The PHC Mexico Surveys also show that the willingness to migrate is widely felt in the most accomplished sectors of Mexican society. For example, 35% of those with at least a college education and 45% of those earning at least seven times the minimum wage said they were prepared to migrate. The same holds true when Mexicans are asked whether they are inclined to migrate illegally. More than one-eighth (13%) of those with at least a college degree and more than a fifth (22%) of those earning at least seven times the minimum wage said they would come without authorization.

Temporary Worker Programs

Proposals for a temporary worker program of the sort proposed by President Bush find widespread acceptance as a potential means of migration in Mexico. Two-thirds of Mexican adults (67% in February and 71% in May) answered positively when asked, “Thinking of your relatives and friends, do you think they would be interested in going legally to work in the United States through a temporary work program on the condition that they return at the end of several years?” [Pensando en sus parientes y amigos, ¿ cree usted que les interesaría irse legalmente a trabajar en los Estados Unidos mediante un programa de trabajo temporal a condición de regresar al cabo de algunos años?] (See Figure 8).
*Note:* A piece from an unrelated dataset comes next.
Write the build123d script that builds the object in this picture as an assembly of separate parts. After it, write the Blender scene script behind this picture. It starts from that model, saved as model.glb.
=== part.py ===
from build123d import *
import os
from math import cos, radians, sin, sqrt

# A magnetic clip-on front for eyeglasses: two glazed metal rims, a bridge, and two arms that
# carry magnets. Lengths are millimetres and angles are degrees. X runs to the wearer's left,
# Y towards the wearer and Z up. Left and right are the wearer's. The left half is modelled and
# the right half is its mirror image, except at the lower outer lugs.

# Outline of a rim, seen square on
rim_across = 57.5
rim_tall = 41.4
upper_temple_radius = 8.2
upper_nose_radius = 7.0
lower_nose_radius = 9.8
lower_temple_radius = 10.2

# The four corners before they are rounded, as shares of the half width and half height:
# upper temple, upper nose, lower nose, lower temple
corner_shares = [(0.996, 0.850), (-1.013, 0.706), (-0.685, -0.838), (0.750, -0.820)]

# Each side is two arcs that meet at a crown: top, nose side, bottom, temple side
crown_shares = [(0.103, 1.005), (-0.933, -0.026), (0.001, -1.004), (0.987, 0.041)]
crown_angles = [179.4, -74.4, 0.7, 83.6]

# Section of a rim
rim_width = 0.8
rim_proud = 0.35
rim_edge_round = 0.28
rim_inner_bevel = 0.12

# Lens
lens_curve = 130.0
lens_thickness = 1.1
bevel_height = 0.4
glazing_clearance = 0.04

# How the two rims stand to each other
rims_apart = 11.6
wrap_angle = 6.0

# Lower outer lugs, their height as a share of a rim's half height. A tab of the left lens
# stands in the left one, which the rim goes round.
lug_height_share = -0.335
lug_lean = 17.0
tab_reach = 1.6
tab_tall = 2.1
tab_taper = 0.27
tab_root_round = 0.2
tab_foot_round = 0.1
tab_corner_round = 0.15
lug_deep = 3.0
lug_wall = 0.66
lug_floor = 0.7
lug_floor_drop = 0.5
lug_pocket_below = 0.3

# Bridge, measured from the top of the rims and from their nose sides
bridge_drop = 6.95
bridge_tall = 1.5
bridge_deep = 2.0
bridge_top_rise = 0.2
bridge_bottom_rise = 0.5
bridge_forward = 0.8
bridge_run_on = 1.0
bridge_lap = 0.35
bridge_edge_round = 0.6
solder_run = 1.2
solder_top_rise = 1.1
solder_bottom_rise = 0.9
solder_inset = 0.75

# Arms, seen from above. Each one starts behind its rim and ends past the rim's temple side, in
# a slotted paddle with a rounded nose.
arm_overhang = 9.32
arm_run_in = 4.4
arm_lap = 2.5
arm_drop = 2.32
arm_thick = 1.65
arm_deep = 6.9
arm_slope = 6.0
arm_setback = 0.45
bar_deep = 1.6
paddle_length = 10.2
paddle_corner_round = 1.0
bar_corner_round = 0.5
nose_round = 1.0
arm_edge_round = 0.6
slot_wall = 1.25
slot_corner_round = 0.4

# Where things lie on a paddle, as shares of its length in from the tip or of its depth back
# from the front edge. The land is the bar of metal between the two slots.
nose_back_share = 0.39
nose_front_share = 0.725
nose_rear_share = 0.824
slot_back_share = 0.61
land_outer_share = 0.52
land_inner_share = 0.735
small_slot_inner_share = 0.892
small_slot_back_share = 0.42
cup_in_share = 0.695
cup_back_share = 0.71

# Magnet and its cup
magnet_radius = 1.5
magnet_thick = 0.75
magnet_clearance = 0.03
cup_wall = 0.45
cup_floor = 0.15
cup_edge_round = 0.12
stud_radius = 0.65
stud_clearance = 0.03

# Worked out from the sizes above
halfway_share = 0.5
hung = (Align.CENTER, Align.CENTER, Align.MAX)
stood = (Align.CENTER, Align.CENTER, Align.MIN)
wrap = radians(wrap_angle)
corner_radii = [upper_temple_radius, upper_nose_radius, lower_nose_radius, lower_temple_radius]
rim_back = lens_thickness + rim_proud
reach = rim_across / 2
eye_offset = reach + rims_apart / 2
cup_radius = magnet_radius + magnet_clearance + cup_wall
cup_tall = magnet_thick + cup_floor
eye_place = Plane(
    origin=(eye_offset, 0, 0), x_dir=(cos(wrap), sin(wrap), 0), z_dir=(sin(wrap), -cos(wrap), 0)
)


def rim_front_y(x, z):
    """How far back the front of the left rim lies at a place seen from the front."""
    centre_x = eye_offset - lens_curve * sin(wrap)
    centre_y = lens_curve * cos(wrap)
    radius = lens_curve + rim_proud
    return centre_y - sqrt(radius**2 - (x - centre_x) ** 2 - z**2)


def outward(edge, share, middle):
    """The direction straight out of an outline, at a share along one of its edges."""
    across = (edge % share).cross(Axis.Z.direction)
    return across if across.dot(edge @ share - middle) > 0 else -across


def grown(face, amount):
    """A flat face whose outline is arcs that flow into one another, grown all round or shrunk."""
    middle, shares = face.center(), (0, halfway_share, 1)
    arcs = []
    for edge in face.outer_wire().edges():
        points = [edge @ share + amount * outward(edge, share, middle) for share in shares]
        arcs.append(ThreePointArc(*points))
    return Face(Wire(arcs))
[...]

Half of Mexican adults said they themselves would go, answering positively to the follow-up question, “And you, would you be inclined to go to the United States through a work program of this type?” [Y usted, ¿estaría dispuesto a irse a los Estados Unidos mediante un programa de trabajo de este tipo?] (See Figure 9). As with the questions on the inclination to migrate, these positive responses were distributed across all segments of Mexican society although again in greater percentages among males, the young and people with some secondary education.